Coffee: French Roast from Sheetz; the taste was a nice mix of cardboard and acetone.

I drove to Pilot Mountain. I started to climb it. The trail was tough. I was wearing jeans, it was hot and humid. I didn’t have much water. I was alone. I walked back down and drove to the peak. It was busy on the peak, lots of families. There’s a short climb from the summit to a rocky overlook. I took it. No-one was on the overlook with me. North Carolina was more green than I’d ever seen her. I searched the tobacco farms and treestands, highways like shriveled veins. I didn’t find anything. In the end, I drove down Pilot Mountain without knowing why I’d come.

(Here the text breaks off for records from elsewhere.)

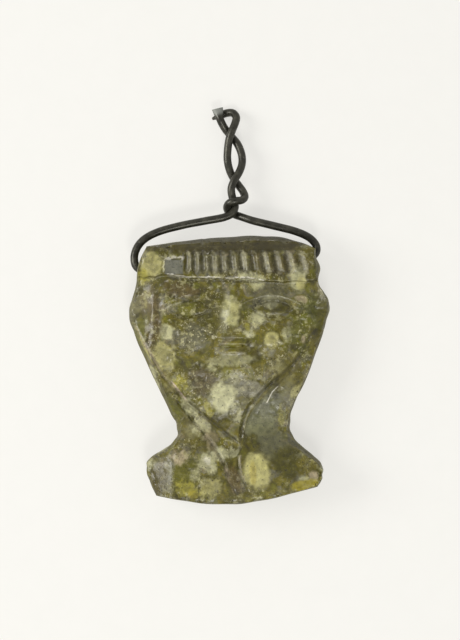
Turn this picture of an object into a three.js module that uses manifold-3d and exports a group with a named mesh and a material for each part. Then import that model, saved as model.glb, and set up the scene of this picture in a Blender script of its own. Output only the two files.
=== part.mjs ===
// Small carved stone amulet, the head emblem of a goddess, hung on a loop of twisted wire.
// Millimetres, +Z up. It lies on its flat back: the carved front faces +Z, the wire points to +Y.
// The origin is the middle of the flat back.

import * as THREE from 'three';
import { mergeVertices } from 'three/addons/utils/BufferGeometryUtils.js';
import Module from 'manifold-3d';

const wasm = await Module();
wasm.setup();

// Driving sizes of the stone
const HALF_WIDTH = 13.05; // from the middle to an ear tip
const FRONT_HEIGHT = 7.1; // thickness at the middle of the front, before carving
const EDGE_FALL = 0.8; // how far the crowned front drops at the ear tips
const WAIST_FALL = 0.5; // how much thinner the neck is
const WAIST_Y = -7.4;
const WAIST_LENGTH = 4;
const FOOT_FROM = [-10, -12]; // the foot's facet sets in between these heights
const FOOT_CORNER_X = -7.5; // the left corner of the foot is one big sloping facet from here
const FOOT_CORNER_SLOPE = 0.55;

// The crown band, with its flutes
const LEDGE_Y = 11.9; // where the middle of the ledge lies
const LEDGE_LINE = [[-12, 12.1], [-9, 12.2], [-7.7, 12.4], [-5.3, 12], [2.6, 11.9], [4.2, 11.6], [12, 11.7]];
const LEDGE_BEND_REACH = 1.6; // the rows of the mesh follow its bends this far up and down
const LEDGE_WIDTH = 0.24;
const BAND_PROUD = 0.5;
const BAND_BEVEL = [15.5, 16.8]; // between these heights the band slopes back to the top edge
const BAND_BEVEL_DROP = 0.5;
const FLUTES = 12;
const FLUTE_TOP_Y = 15.6;
const FLUTE_FOOT_Y = 12.35;
const FLUTE_SHARE = 0.8; // how much of the pitch a flute takes
const FLUTE_DEPTH = 0.42;
const FIRST_FLUTE_X = -5.45;
const FLUTE_PITCH = 1.0;
const FLUTE_SPREAD = 0.031; // the pitch grows towards the right
const FLUTE_LEAN = 0.03; // and so does the slant

// The face, a calm mask on its own axis
const FACE_X = 0.4;
const FACE_SINK = 0.1; // the ground under the band
const BROW = { out: 5.0, up: 9.75, bow: 0.075, reach: 3.6, fade: 1, width: 0.55, height: 0.32 };
const EYE = { out: 5.3, up: 8.0, halfLength: 2.6, halfHeight: 1.05, ball: 0.34 };
const SOCKET = { depth: 0.42, halfLength: 2.9, halfHeight: 1.55 };
const NOSE = { rootY: 10.6, tipY: 4.9, rootWidth: 0.75, wingWidth: 1.75, rootHeight: 0.2, tipHeight: 1.05 };
const NOSE_FADE = { root: 0.6, tip: 0.75 };
const LIPS = { up: 3.15, halfWidth: 2.3, upper: 0.5, lower: -0.55, thickness: 0.47, height: 0.3 };
const MOUTH = { halfLength: 2.1, cornerUp: 3.27, middleUp: 3.09 };
const CHIN = { up: 0.5, width: 2.6, length: 1.5, height: 0.42 };
const CHEEK = { out: 4.6, up: 4.4, width: 2.7, height: 0.3 };

// The ears, leaf shapes that reach out to the sides
const EAR = { axis: 0.2, root: 9.9, step: 0.9, up: 7.9, halfHeight: 3.1, drop: 0.75 };
const EAR_HOLLOW = { depth: 0.5, width: 0.9 };

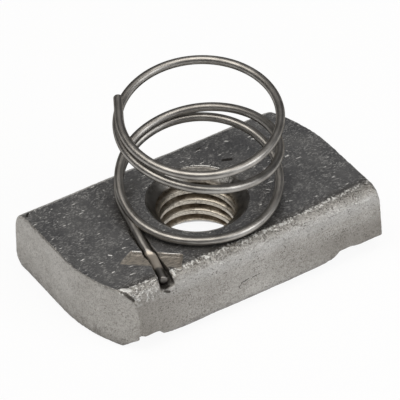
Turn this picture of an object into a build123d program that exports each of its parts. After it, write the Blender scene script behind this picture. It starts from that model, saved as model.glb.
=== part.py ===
"""Strut spring nut, M10: a grooved channel nut with a wire spring clinched into its back.

Frame: the thread axis is Z, the origin is on that axis in the plane of the underside,
X runs along the nut's length and the spring stands on the upper face. Millimetres.
"""
import os
from math import asin, cos, degrees, hypot, pi, radians, sin

from build123d import *

# ---------------------------------------------------------------- nut body, overall
nut_length = 35.0            # spans the inside of the channel
nut_thickness = 7.9
slot_side_half_width = 10.6  # from the thread axis to the long side that has the slot
back_side_half_width = 10.1  # and to the other long side
side_draft = 0.3             # the slotted side leans in by this much towards the top
draft_start = 2.6            # height where that lean starts
shoulder_width = 2.1         # rolled upper edge, measured across the nut
slot_side_shoulder_height = 2.5
back_side_shoulder_height = 3.4
slot_side_bottom_radius = 2.1
back_side_bottom_radius = 1.6
end_corner_radius = 1.2      # upright edge where a swung corner meets the long side

# ---------------------------------------------------------------- underside
boss_flat_half_length = 3.0  # flat middle of the boss that enters the channel's slot
boss_half_length = 11.2      # the boss where its flank starts
boss_edge_rise = 1.45        # the boss curves back by this much before its flank
flank_run = 0.6              # the flank leans outwards by this much
groove_outer_half = 14.05    # outer wall of the groove that takes the channel's lip
groove_depth = 2.15          # to the tips of the teeth
tooth_pitch = 1.2
tooth_depth = 0.45
foot_rise = 0.15             # the feet stand back from the boss by this much
foot_bevel_height = 1.95     # bevel under each foot, on the slotted side
foot_bevel_width = 2.3

# ---------------------------------------------------------------- thread
thread_minor_radius = 4.25   # M10 x 1.5, crests of the internal thread
countersink_radius = 5.6     # both ends of the thread

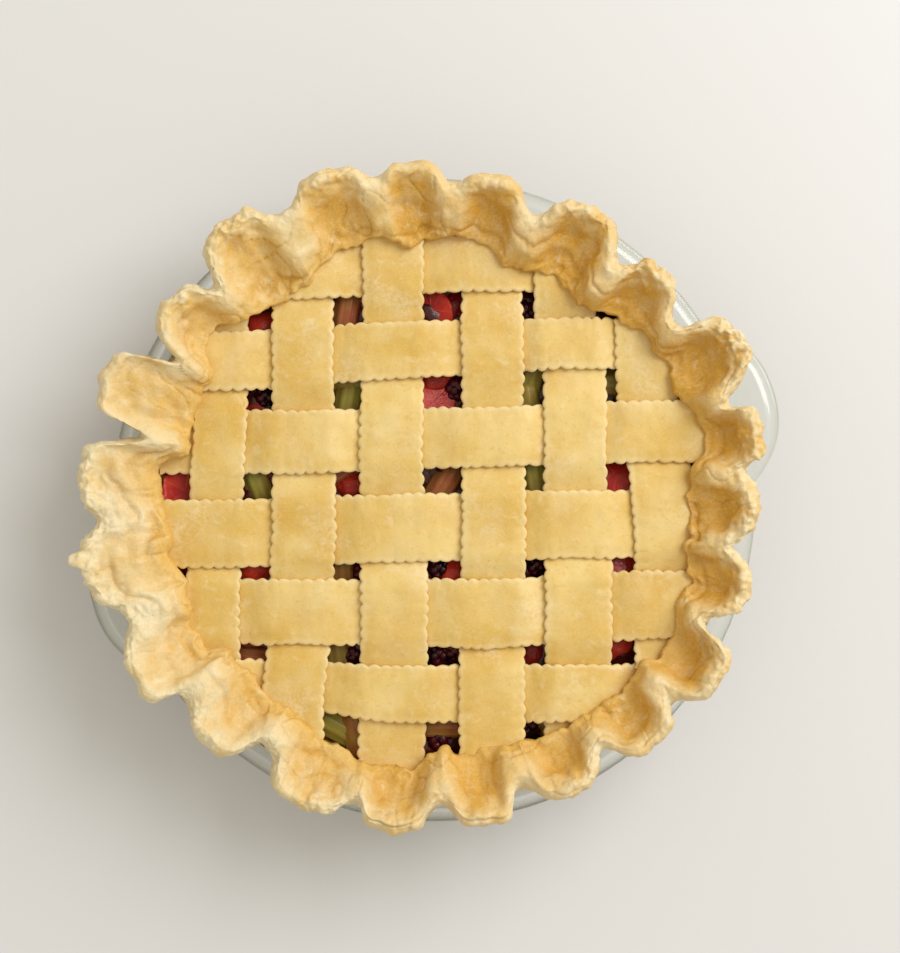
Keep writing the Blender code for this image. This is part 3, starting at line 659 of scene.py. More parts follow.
def wire_shader(tree, shader, colour, roughness, normal, specular=0.5):
    """Feeds a shader its colour, roughness and normal, and sets how strongly it reflects."""
    tree.links.new(colour, shader.inputs["Base Color"])
    tree.links.new(roughness, shader.inputs["Roughness"])
    tree.links.new(normal, shader.inputs["Normal"])
    shader.inputs["Specular IOR Level"].default_value = specular


def wire_wet(tree, shader, colour, relief, strength, distance, specular=0.5):
    """Wires a wet piece of fruit, whose own relief, if it has any, adds to that of the syrup."""
    wet = put(tree, "ShaderNodeGroup", node_tree=wet_group())
    height = wet.outputs["Height"]
    if relief is not None:
        height = sums(tree, "ADD", height, relief)
    normal = bump(tree, height, strength, distance)
    wire_shader(tree, shader, colour, wet.outputs["Roughness"], normal, specular)


def toned(tree, mottle_scale, detail, darker, brighter, dark, bright):
    """A skin between two colours: the piece's stored tone, mottled by noise."""
    mottle = spread(tree, noise(tree, mottle_scale, detail), 0.3, 0.7, darker, brighter)
    share = sums(tree, "ADD", stored(tree, "tone"), mottle)
    return blend_colours(tree, spread(tree, share, 0.0, 1.0), dark, bright)


def fill_dough(group, given):
    """Butter in blotches and flecks, darker freckles, fine grain and dry crumbs."""
    blotch = noise(group, given["Blotch Scale"], 3.0, Roughness=0.55)
    grain = noise(group, given["Grain Scale"], 4.0, Roughness=0.6)
    butter = noise(group, 210.0, 2.0, Distortion=0.6)
    broad = noise(group, 23.0, 1.0)
    freckle = noise(group, 520.0, 2.0, Roughness=0.6)
    buttery = sums(
        group, "ADD", spread(group, blotch, 0.30, 0.70, 0.0, 0.7),
        spread(group, broad, 0.36, 0.64, -0.30, 0.45))
    dryness_and_painted_light = sums(group, "ADD", given["Dryness And Painted Light"], spread(group, grain, 0.42, 0.70, 0.0, 0.25))
    colour = given["Dough"]
    # On the rim the pressing input lays the pressed colour as painted shade and the dryness input lays
    # the dry colour partly as painted light; on the strips they give rolled tone and drier edges.
    for share, over in (
        (spread(group, buttery, 0.0, 1.0), "Buttery"),
        (given["Pressing And Painted Shade"], "Pressed"),
        (spread(group, butter, 0.60, 0.74, 0.0, 0.45), "Dry"),
        (spread(group, freckle, 0.57, 0.72, 0.0, 0.55), "Pressed"),
        (spread(group, dryness_and_painted_light, 0.0, 1.0), "Dry"),
    ):
        colour = blend_colours(group, share, colour, given[over])
    height = sums(group, "ADD", sums(group, "MULTIPLY", grain, 0.7), butter)
    crumbly = sums(group, "MULTIPLY", given["Dryness And Painted Light"], freckle)
    height = sums(group, "ADD", height, sums(group, "MULTIPLY", crumbly, 2.2))
    rough = spread(group, butter, 0.35, 0.7, 0.56, 0.42)
    return {"Color": colour, "Roughness": rough, "Height": height}


def dough_group():
    """Raw dough, as a colour, a roughness and a height."""
    colours = [(label, "NodeSocketColor", (0.8, 0.5, 0.2, 1.0)) for label in DOUGH_TONES]
    values = [("Dryness And Painted Light", 0.0), ("Pressing And Painted Shade", 0.0), ("Blotch Scale", 60.0), ("Grain Scale", 900.0)]
    inputs = colours + [(label, "NodeSocketFloat", value) for label, value in values]
    outputs = (
        ("Color", "NodeSocketColor"), ("Roughness", "NodeSocketFloat"), ("Height", "NodeSocketFloat"))
    return group_once("Raw dough", inputs, outputs, fill_dough)


def fill_flour(group, given):
    """Drifts of fine specks on what faces up."""
    normal = put(group, "ShaderNodeNewGeometry").outputs["Normal"]
    facing = put(group, "ShaderNodeSeparateXYZ", {"Vector": normal})
    mask = sums(
        group, "MULTIPLY", spread(group, noise(group, 42.0, 2.0), 0.54, 0.72),
        spread(group, noise(group, 700.0, 3.0), 0.38, 0.62))
    mask = sums(group, "MULTIPLY", mask, spread(group, facing.outputs["Z"], 0.55, 0.95))
    return {"Mask": sums(group, "MULTIPLY", mask, given["Amount"])}


def flour_group():
    """Flour dusted on the dough, as a mask."""
    return group_once(
        "Flour dust", (("Amount", "NodeSocketFloat", 0.4),), (("Mask", "NodeSocketFloat"),), fill_flour)


def fill_wet(group, given):
    """Syrup that pools and breaks."""
    film = noise(group, given["Scale"], 3.0, Roughness=0.6)
    return {"Roughness": spread(group, film, 0.3, 0.7, 0.09, 0.26), "Height": film}


def wet_group():
    """Syrup on wet fruit, as a roughness and a height."""
    outputs = (("Roughness", "NodeSocketFloat"), ("Height", "NodeSocketFloat"))
    return group_once("Wet fruit", (("Scale", "NodeSocketFloat", 500.0),), outputs, fill_wet)


def dough_material(name, settings, flour, flour_amount, blotch_scale, grain_scale, relief):
    """Raw pastry dough with a little flour; stored values say where it has dried or was pressed, and on
    the rim where painted light and painted shade go.
    """
    material, tree, shader = new_material(name)
    dough = put(tree, "ShaderNodeGroup", node_tree=dough_group())
    for label in DOUGH_TONES:
        dough.inputs[label].default_value = (*getattr(settings, label.lower()), 1.0)
    dough.inputs["Blotch Scale"].default_value = blotch_scale
    dough.inputs["Grain Scale"].default_value = grain_scale
    tree.links.new(stored(tree, "dryness_and_painted_light"), dough.inputs["Dryness And Painted Light"])
    tree.links.new(stored(tree, "painted_shade_and_rolled_tone"), dough.inputs["Pressing And Painted Shade"])
    dust = put(tree, "ShaderNodeGroup", node_tree=flour_group())
    dust.inputs["Amount"].default_value = flour_amount
    colour = blend_colours(tree, dust.outputs["Mask"], dough.outputs["Color"], flour)
    normal = bump(tree, dough.outputs["Height"], relief, 0.0004)
    wire_shader(tree, shader, colour, dough.outputs["Roughness"], normal, DOUGH_SPECULAR)
    return material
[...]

Why do we travel? I’m sure everyone has their own answers, or at least you might stumble into one if you searched hard enough. In the past, I thought I traveled for stories. In a sense I still do – I’m writing about my day-trip, telling you all about it. But stories are everywhere and I’ve always had the sense there’s something else going on, a nagging drive, a persistent bug-bite.

The drive home was bright. The drive over was cloudy. Both trips I kept the windows down and music turned loud. I had my old iPod – a relic from 11th grade – set to shuffle; I was partying with ten years worth of memories. I’ve moved since 2007. I’m not a Burlington-bound straggler, though I’m still Burlington born. I’ve done three stints in Durham, one in Chapel Hill, I’ve settled on Cary like old geese, too fed up with flying to join the flock again. Each place I’ve lived has had a different sound, from early aughts indie to vibrant 2010 punk bands. What I’m saying is: all of those homes are stable, codified.

But not travel.

I saw a big spider before I turned around on the ascent. It was making webs between two dead trees, both bleached like surfer girls. It had white spots on its legs and a ruddy body. It was horrible, innocent, and interesting, and most of all it was something I’d never have to see again. We can be anything when we travel. When you’re in company, that anything is a perfect pocket world where it’s easier to understand each other. When you travel alone, you’re free even from that. There’s no fixed point to look at and say: ‘Ah! This is something that understands me!’ You can crawl up the cracked-rock road and peel every spider from its branches; you can crush leaves and topple sprouting flowers; in bleak nature, you begin to see your features like staring too long in the campfire, eyes dry, head hurting, but arms and legs capable of dancing great, horrible shadows across the forest floor. Or, you are free to turn back and walk to your comfortable car with it’s predictable clutch, take a short drive up a mountain, and stare a little lonely at the valley you sometimes call your home.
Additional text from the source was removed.